The Roomba Theory of Improvement

The Roomba Theory of Improvement

Yesterday I was recording an episode of SOFLETE’s Die Living Podcast. The guys at SOFLETE have been friends of mine for many years and it’s been a ton of fun watching them expand and do more and more awesome stuff, and it was a pleasure to be on the podcast.

At one point we got to talking about coaching and the contrast of a coach who gives six or eight things to work on at once versus those who work on one specific thing until it’s fixed before moving on to the next issue. You can probably guess who gets better results.

The same principle applies outside of coaching however, directly to self-driven improvement.

It makes me think of the Roomba, you know the little plastic manhole cover that bumbles around a room vacuuming it completely automatically?
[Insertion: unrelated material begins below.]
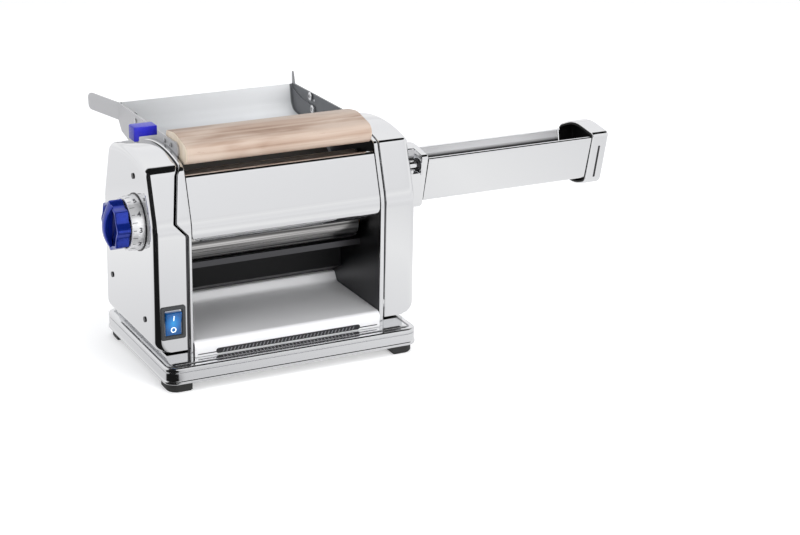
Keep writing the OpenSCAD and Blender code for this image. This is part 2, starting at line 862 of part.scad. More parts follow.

Basically the way that a Roomba cleans is by going as far as it can in one direction before it bumps into a wall, then turns away and heads off in another direction until it can’t go anymore. Given a bit a time, it covers the whole room with this sort of random walk.

And this happens to be a great strategy for improvement in one, or many domains. Focus on one thing and go as far as you can with it before encountering immovable resistance. You’ll get much better at the thing you focus on, and because of the magic of human learning and adaptation you’ll also get a little bit better at peripheral things as well. Your whole sphere of capability expands a little tiny bit, and a lot in one direction. Then change direction and focus on something else for a little while until the same thing happens again.

With physical training this looks like block periodization where you might have a hypertrophy block that you take as far as you possibly can, before switching to a strength block for another period of time, before switching to a power block until you take that as far as it’ll go.

In general it might look like working on your physical training for a while, then focusing most of your time and attention on learning a musical instrument while putting training on maintenance mode, and then when you run out of steam there learning how to weld.

Focusing your efforts on one at a time will yield you much more than trying to juggle all three or more at once.